Whether we take Bradford’s celebrated line as paraphrased or verbatim, we must assume that it did not express gratitude that John Bradford had not, by God’s grace, fallen into sin like the wretched rogue whose neck was about to be snapped. John Bradford believed that he had fallen into sin, and that God therefore had ample reason to snap his neck, along with the necks of every other man on earth. In other words, Bradford was not thanking God that he was innocent; he was thanking God that he was pardoned.
It is very difficult to sustain this high Calvinism, so we should not be surprised to find that subsequent generations palliated Bradford’s notion of gratitude for unmerited pardon into the more agreeable notion of gratitude for unmerited innocence. Bradford saw himself as a sinner who had, by God’s mercy, been spared from punishment. The men who later quoted Bradford believed they had, by God’s mercy, been spared from sin.
Shortly after Bickersteth popularized the story of John Bradford in the early nineteenth century, evangelicals began to say that the story illustrated the lesson of 1 Corinthians 10:12.
“Wherefore let him that thinketh he standeth take heed lest he fall.”
The context of this verse is Paul’s teaching that Christians should eschew extraordinary temptations and occasions of sin. They should not, as Paul puts it, drink from “the cup of devils” or dine at “the table of devils” (10:21).
The evangelicals who quoted Bradford with this verse in mind were, unlike Bradford, expressing thanks that they had not, by the grace of God, sipped from that cup or supped at that table. While this is, no doubt, a cause for thanksgiving, it is not what John Bradford was talking about when he said “there, but for the grace of God, go I.” Bradford did not believe that he remained upstanding by God’s grace. He believed that he remained saved in spite of his not remaining upstanding. He believed that he had drained the devils’ cup and known the pleasure of the devils’ table, but that he was saved for all that.

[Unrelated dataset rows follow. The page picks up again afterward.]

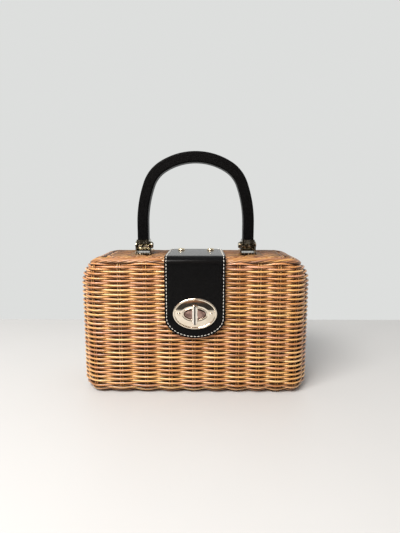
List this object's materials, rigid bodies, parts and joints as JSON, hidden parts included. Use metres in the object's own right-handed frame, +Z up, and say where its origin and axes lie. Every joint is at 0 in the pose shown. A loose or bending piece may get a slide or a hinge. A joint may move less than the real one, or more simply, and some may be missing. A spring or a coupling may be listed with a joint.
{
  "type": "basket box bag",
  "caption": "Rectangular woven box bag with a hinged lid, a fold-down arched handle and a leather flap closed by a turn lock.",
  "frame": {"origin": "on the ground under the middle of the basket", "axes": "+Z up, +X along the front to the right, the flap and lock face -Y"},
  "size_m": [0.26, 0.112, 0.273],
  "materials": {
    "wicker": "round honey-coloured reed woven over paired stakes, satin",
    "cane": "flat split cane, satin",
    "black_leather": "fine-grained black leather, low sheen",
    "core_wood": "bent wood strip, hidden under the leather",
    "pale_brass": "polished pale gold plating",
    "hinge_brass": "satin brass",
    "spring_steel": "bare spring steel"
  },
  "bodies": {
    "basket": {"basket_body": "wicker", "rim_hoop": "cane", "lock_base": "pale_brass", "lock_base_rivets": "pale_brass", "lock_inner_plate": "pale_brass", "hinge_leaf_basket_left": "hinge_brass", "hinge_leaf_basket_right": "hinge_brass", "hinge_pin_left": "hinge_brass", "hinge_pin_right": "hinge_brass", "hinge_rivets_basket": "hinge_brass"},
    "lid": {"basket_lid": "wicker", "strap": "black_leather", "strap_rivets": "pale_brass", "strap_washers": "pale_brass", "bracket_left": "pale_brass", "bracket_right": "pale_brass", "pivot_pin_left": "pale_brass", "pivot_pin_right": "pale_brass", "bracket_rivets_left": "pale_brass", "bracket_rivets_right": "pale_brass", "bracket_backing_left": "pale_brass", "bracket_backing_right": "pale_brass", "hinge_leaf_lid_left": "hinge_brass", "hinge_leaf_lid_right": "hinge_brass", "hinge_rivets_lid": "hinge_brass"},
    "flap": {"flap": "black_leather", "lock_plate": "pale_brass", "lock_plate_backing": "pale_brass", "lock_plate_rivets": "pale_brass"},
    "handle": {"handle_core": "core_wood", "handle_cover": "black_leather", "ferrule_left": "pale_brass", "ferrule_right": "pale_brass", "ferrule_pin_left": "pale_brass", "ferrule_pin_right": "pale_brass"},
    "knob": {"lock_knob": "pale_brass", "knob_washer": "spring_steel", "knob_clip": "spring_steel"}
  },
  "joints": [
    {"name": "lid_hinge", "type": "hinge", "parent": "basket", "child": "lid", "pos_m": [0, 0.0339, 0.155], "axis": [-1, 0, 0], "range_deg": [0, 100]},
    {"name": "flap_lift", "type": "hinge", "parent": "lid", "child": "flap", "pos_m": [0, -0.05154, 0.15494], "axis": [-1, 0, 0], "range_deg": [0, 165]},
    {"name": "handle_fold", "type": "hinge", "parent": "lid", "child": "handle", "pos_m": [0, 0, 0.1647], "axis": [1, 0, 0], "range_deg": [-60, 70]},
    {"name": "knob_turn", "type": "hinge", "parent": "basket", "child": "knob", "pos_m": [0, -0.05, 0.095], "axis": [0, 1, 0], "range_deg": [0, 90]}
  ]
}
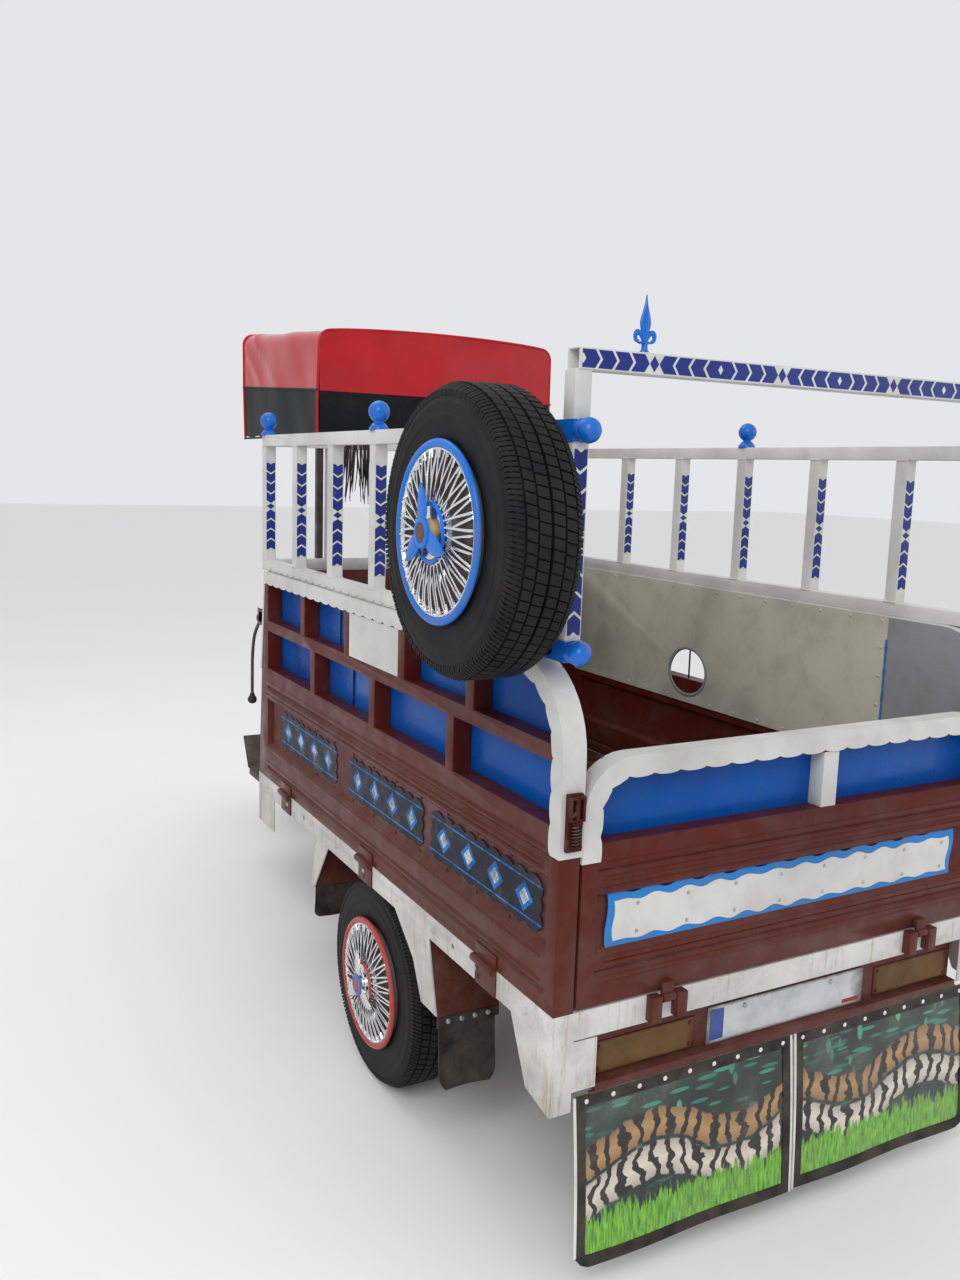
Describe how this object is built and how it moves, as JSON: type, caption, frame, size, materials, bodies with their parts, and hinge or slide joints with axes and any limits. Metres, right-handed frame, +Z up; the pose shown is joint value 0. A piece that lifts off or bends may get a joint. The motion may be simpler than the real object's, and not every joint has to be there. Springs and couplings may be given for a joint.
{
  "type": "cargo motor tricycle",
  "caption": "Three-wheeled cargo motor tricycle with a high-sided load bed, railings, rear arch, drop tailgate, side spare wheel and driver's canopy.",
  "frame": {"origin": "on the ground at the middle of the machine's footprint, the spare wheel counted in", "axes": "+X forward along the length, +Y to the driver's left, +Z up"},
  "size_m": [3.5702, 1.558, 2.1899],
  "materials": {
    "chassis_paint": "satin black chassis paint with road dust",
    "white_paint": "brushed white enamel, slightly dirty",
    "maroon_paint": "dark brown-maroon enamel, weathered",
    "blue_sheet": "bright blue painted sheet",
    "cream_lining": "cream painted riveted lining sheet",
    "blue_plastic": "bright blue moulded plastic",
    "tyre_rubber": "black tyre rubber with dusty tread",
    "rim_steel": "grey painted pressed wheel",
    "hubcap_chrome": "chromed wire hubcap with painted rings",
    "axle_iron": "dark cast iron and spring steel, dusty",
    "engine_alloy": "cast alloy engine casing",
    "exhaust_steel": "heat-stained steel",
    "tank_paint": "gloss red paint",
    "seat_vinyl": "black seat vinyl with stitching",
    "footboard_steel": "black chequered steel sheet",
    "canopy_tube": "black painted tube",
    "canopy_vinyl": "glossy red coated cloth with a black lower band",
    "flap_vinyl": "black flap sheet with a printed panel",
    "flap_rubber": "black flap rubber",
    "fork_steel": "chromed fork legs with dark yokes",
    "lamp_chrome": "bright chrome",
    "grip_rubber": "moulded grip rubber"
  },
  "bodies": {
    "chassis": {"chassis_frame": "chassis_paint", "bed_frame": "white_paint", "bed_floor": "maroon_paint", "skirt_plates": "white_paint", "side_gate_left": "maroon_paint", "side_gate_right": "maroon_paint", "gate_trims": "white_paint", "gate_sheets": "blue_sheet", "gate_linings": "cream_lining", "headboard": "maroon_paint", "gate_hinges": "maroon_paint", "latches": "maroon_paint", "corner_lever": "maroon_paint", "side_railing_left": "white_paint", "side_railing_right": "white_paint", "front_railing": "white_paint", "rear_arch": "white_paint", "finials": "blue_plastic", "spare_bracket": "chassis_paint", "spare_tyre": "tyre_rubber", "spare_rim": "rim_steel", "spare_hubcap": "hubcap_chrome", "rear_axle": "axle_iron", "leaf_springs": "axle_iron", "prop_shaft": "axle_iron", "engine": "engine_alloy", "exhaust": "exhaust_steel", "fuel_tank": "tank_paint", "seat_base": "chassis_paint", "seat_cushion": "seat_vinyl", "seat_back": "seat_vinyl", "footboards": "footboard_steel", "canopy_frame": "canopy_tube", "canopy_cover": "canopy_vinyl", "light_board": "maroon_paint", "rear_flaps": "flap_vinyl", "mudguards": "maroon_paint", "wheel_flaps": "flap_rubber"},
    "tailgate": {"tailgate": "maroon_paint", "tailgate_sheet": "blue_sheet", "tailgate_stanchion": "white_paint", "tailgate_trim": "white_paint", "tailgate_hinge_leaves": "maroon_paint"},
    "rear_wheel_left": {"rear_tyre_left": "tyre_rubber", "rear_rim_left": "rim_steel", "rear_hubcap_left": "hubcap_chrome"},
    "rear_wheel_right": {"rear_tyre_right": "tyre_rubber", "rear_rim_right": "rim_steel", "rear_hubcap_right": "hubcap_chrome"},
    "steering": {"fork": "fork_steel", "front_fender": "tank_paint", "headlamp": "lamp_chrome", "handlebar": "lamp_chrome", "grips": "grip_rubber"},
    "front_wheel": {"front_tyre": "tyre_rubber", "front_rim": "rim_steel"}
  },
  "joints": [
    {"name": "tailgate_drop", "type": "hinge", "parent": "chassis", "child": "tailgate", "pos_m": [-1.703, -0.091, 0.61], "axis": [0, -1, 0], "range_deg": [0, 165]},
    {"name": "steering_turn", "type": "hinge", "parent": "chassis", "child": "steering", "pos_m": [1.4394, -0.091, 0.26207], "axis": [-0.454, 0, 0.891], "range_deg": [-40, 40]},
    {"name": "front_wheel_spin", "type": "hinge", "parent": "steering", "child": "front_wheel", "pos_m": [1.4795, -0.091, 0.2825], "axis": [0, 1, 0], "continuous": true},
    {"name": "rear_left_wheel_spin", "type": "hinge", "parent": "chassis", "child": "rear_wheel_left", "pos_m": [-0.7735, 0.479, 0.2825], "axis": [0, 1, 0], "continuous": true},
    {"name": "rear_right_wheel_spin", "type": "hinge", "parent": "chassis", "child": "rear_wheel_right", "pos_m": [-0.7735, -0.661, 0.2825], "axis": [0, 1, 0], "continuous": true}
  ]
}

As the nineteenth century advanced, even Paul’s teaching was distorted by the new sociological doctrine that the lower classes were oversupplied with devils’ cups and devils’ tables, and that poor men and women were therefore far more liable to “fall,” no matter how “heedful” they might be. If rich men and women were relatively upstanding, this was said to be an unmerited innocence that resulted from “fortunate circumstances.” Thus, whereas Paul advised the Corinthians to avoid bad behavior by avoiding bad company, the sociological Christians saw bad company as an excuse for bad behavior.

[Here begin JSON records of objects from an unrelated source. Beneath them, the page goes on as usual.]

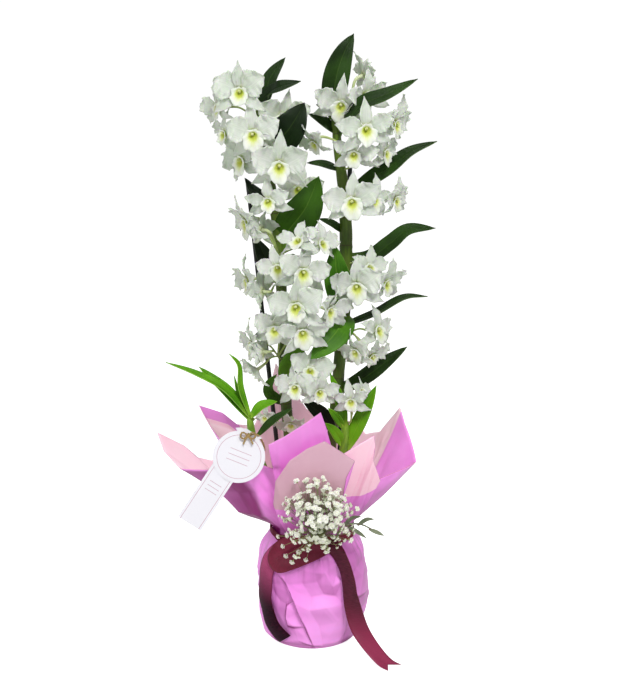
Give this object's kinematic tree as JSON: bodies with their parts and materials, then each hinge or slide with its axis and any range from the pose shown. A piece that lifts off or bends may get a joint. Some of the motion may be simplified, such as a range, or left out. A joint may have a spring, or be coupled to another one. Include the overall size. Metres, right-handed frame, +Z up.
{
  "type": "potted dendrobium orchid",
  "caption": "White dendrobium orchid with upright flowering canes in a pot, gift wrapped in two-tone pink film with ribbon, baby's breath and a blank tag.",
  "frame": {"origin": "middle of the wrapped pot's flat base, on the surface it stands on", "axes": "+Z up along the canes, -Y towards the front where the ribbon is tied, +X to the right as seen from the front"},
  "size_m": [0.3079, 0.2002, 0.6774],
  "materials": {
    "petal": "soft matte",
    "old_leaf": "satin",
    "front_leaf": "satin",
    "young_leaf": "satin",
    "cane": "satin",
    "stake": "matte",
    "pot": "matte",
    "bark": "rough",
    "film_outside": "satin film",
    "film_inside": "satin film",
    "ribbon": "satin",
    "card": "matte card",
    "twine": "rough",
    "breath": "matte",
    "sprig": "matte"
  },
  "bodies": {
    "root": {"cane_left": "cane", "cane_right": "cane", "stake_left": "stake", "stake_right": "stake", "leaf_left_top": "old_leaf", "leaf_left_bent": "old_leaf", "leaf_left_dark": "old_leaf", "leaf_left_large": "front_leaf", "leaf_left_bit": "old_leaf", "leaf_left_shade": "old_leaf", "leaf_left_low": "front_leaf", "leaf_left_round": "front_leaf", "leaf_right_tip": "front_leaf", "leaf_right_arch": "old_leaf", "leaf_right_upper": "old_leaf", "leaf_right_mid": "old_leaf", "leaf_right_lower": "old_leaf", "leaf_right_foot": "old_leaf", "leaf_right_spur": "old_leaf", "leaf_right_stub": "old_leaf", "leaf_right_back": "old_leaf", "leaf_right_inner": "old_leaf", "leaf_front_upper": "front_leaf", "leaf_front_lower": "front_leaf", "leaf_foot_dark": "old_leaf", "shoot_left": "young_leaf", "shoot_right": "young_leaf", "spray_left_1": "petal", "spray_left_2": "petal", "spray_left_3": "petal", "spray_left_4": "petal", "spray_left_5": "petal", "spray_left_6": "petal", "spray_left_7": "petal", "spray_left_8": "petal", "spray_left_9": "petal", "spray_left_10": "petal", "spray_right_1": "petal", "spray_right_2": "petal", "spray_right_3": "petal", "spray_right_4": "petal", "spray_right_5": "petal", "spray_right_6": "petal", "spray_shoot": "petal", "nursery_pot": "pot", "bark": "bark", "wrap_bag": "film_outside", "wrap_collar": "film_inside", "wrap_front_flap": "film_outside", "wrap_right_fold": "film_inside", "wrap_front_fold": "film_inside", "ribbon_band": "ribbon", "ribbon_left_tail": "ribbon", "ribbon_loop": "ribbon", "ribbon_right_tail": "ribbon", "babys_breath": "breath", "sprig": "sprig", "card_round": "card", "card_strip": "card", "twine_bow": "twine"}
  },
  "joints": []
}
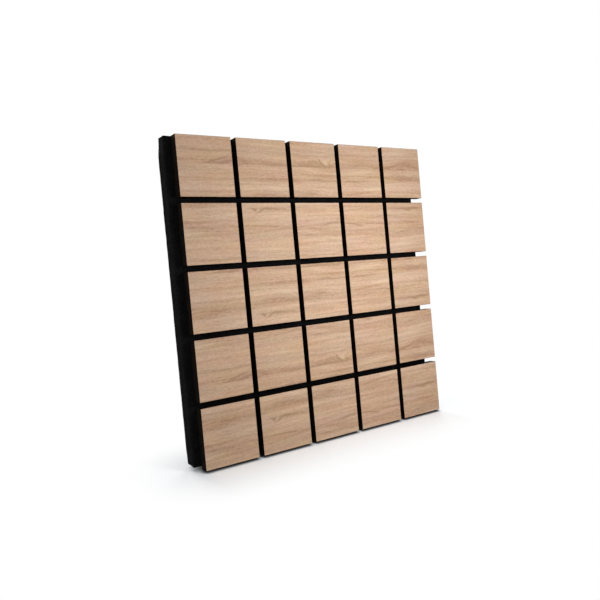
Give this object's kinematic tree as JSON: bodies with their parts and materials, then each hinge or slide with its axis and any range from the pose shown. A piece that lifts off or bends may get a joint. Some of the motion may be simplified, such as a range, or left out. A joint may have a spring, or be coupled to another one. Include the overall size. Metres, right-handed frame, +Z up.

The new doctrine is nicely summarized in a book titled Social Christianity, published by a Methodist preacher named Hugh Price in 1889.
“Let us not take too much credit to ourselves for the position we occupy. We own a great deal more to our circumstances, to our social privileges and safeguards, than we sometimes imagine . . . . We—society at large—must take a big share of the blame for the sin and folly of those who break the law.”

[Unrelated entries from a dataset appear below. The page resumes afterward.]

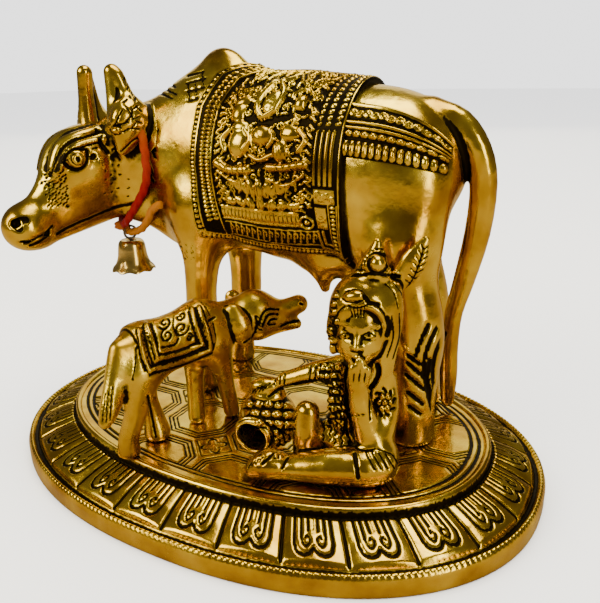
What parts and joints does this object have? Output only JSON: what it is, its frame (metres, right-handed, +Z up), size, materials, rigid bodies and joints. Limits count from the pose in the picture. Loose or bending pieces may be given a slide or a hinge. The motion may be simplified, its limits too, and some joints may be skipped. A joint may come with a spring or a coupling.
{
  "type": "cow and calf statue",
  "caption": "Gold-finished cast statue: cow with a relief saddle cloth, calf and seated child with a pot on an oval petalled base, with a small bell on a thread.",
  "frame": {"origin": "middle of the base's flat underside", "axes": "+Z up; X along the base's length, the cow's head towards -X; the calf and the child stand on the -Y side"},
  "size_m": [0.15, 0.106, 0.108],
  "materials": {
    "antique_gold": "bright gold plating with a black wash in the recesses",
    "pale_brass": "polished pale brass",
    "wire": "dull wire",
    "dyed_cotton": "soft cotton thread dyed red and orange"
  },
  "bodies": {
    "root": {"base": "antique_gold", "cow": "antique_gold", "calf": "antique_gold", "seated_child": "antique_gold", "neck_thread": "dyed_cotton", "bell": "pale_brass", "bell_hook": "wire"}
  },
  "joints": []
}
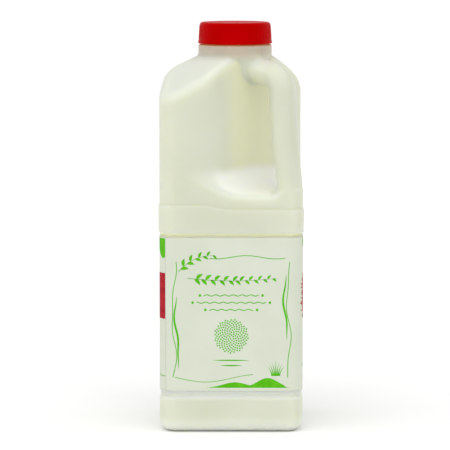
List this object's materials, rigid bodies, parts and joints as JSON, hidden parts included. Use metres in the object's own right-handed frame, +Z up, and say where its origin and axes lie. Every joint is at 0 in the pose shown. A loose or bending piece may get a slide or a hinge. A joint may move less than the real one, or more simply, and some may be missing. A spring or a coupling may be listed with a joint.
{
  "type": "milk bottle",
  "caption": "Square plastic milk bottle with a grip handle at one corner, a red screw cap and a printed wrap-around label.",
  "frame": {"origin": "on the floor under the middle of the square body", "axes": "+Z up; the front face looks along -Y; +X to the right seen from the front; the handle stands at the corner between +X and -Y"},
  "size_m": [0.08, 0.08, 0.2247],
  "materials": {
    "bottle_plastic": "translucent natural polyethylene over milk, satin, slightly greenish ivory",
    "cap_plastic": "moulded red plastic, soft gloss",
    "label_film": "milky printed film with plain green and red shapes, satin"
  },
  "bodies": {
    "root": {"bottle": "bottle_plastic", "cap": "cap_plastic", "label": "label_film"}
  },
  "joints": []
}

Needless to say, Price quotes John Bradford in support of this doctrine, perhaps under the impression that the old Puritan theologian was a progressive sociologist in disguise. The path Price blazed is now well-worn, since Bradford has ever since been quoted as if he were an advocate of relativism, tolerance and permissive empathy. John Bradford would be appalled by the use to which his words have been put.
John Bradford’s ashes had been cold for nearly two centuries when the sociological doctrine of proportional peccancy first appeared. Among its earliest advocates was the old castaway Robinson Crusoe, who gave this early testament of moral relativism in 1719
“Sometimes necessity makes an honest man a knave, and a rich man an honest man because he has no occasion to be a knave.”*
When a man quotes Bradford today, he has Crusoe’s meaning in mind. The grace of God for which he give thanks is the grace of the “fortunate circumstances” that have spared him all temptation to knavery. Or so he fondly supposes. John Bradford would tell him things are otherwise than he supposes, and if he understood what Bradford meant by his line, he might hear what Bradford has to say.
*) The line varies slightly from one edition to the next, and appears in the excursus “Of Honesty” in the section entitled “Visions of the Angelic World.” This section has been omitted from all editions since 1830.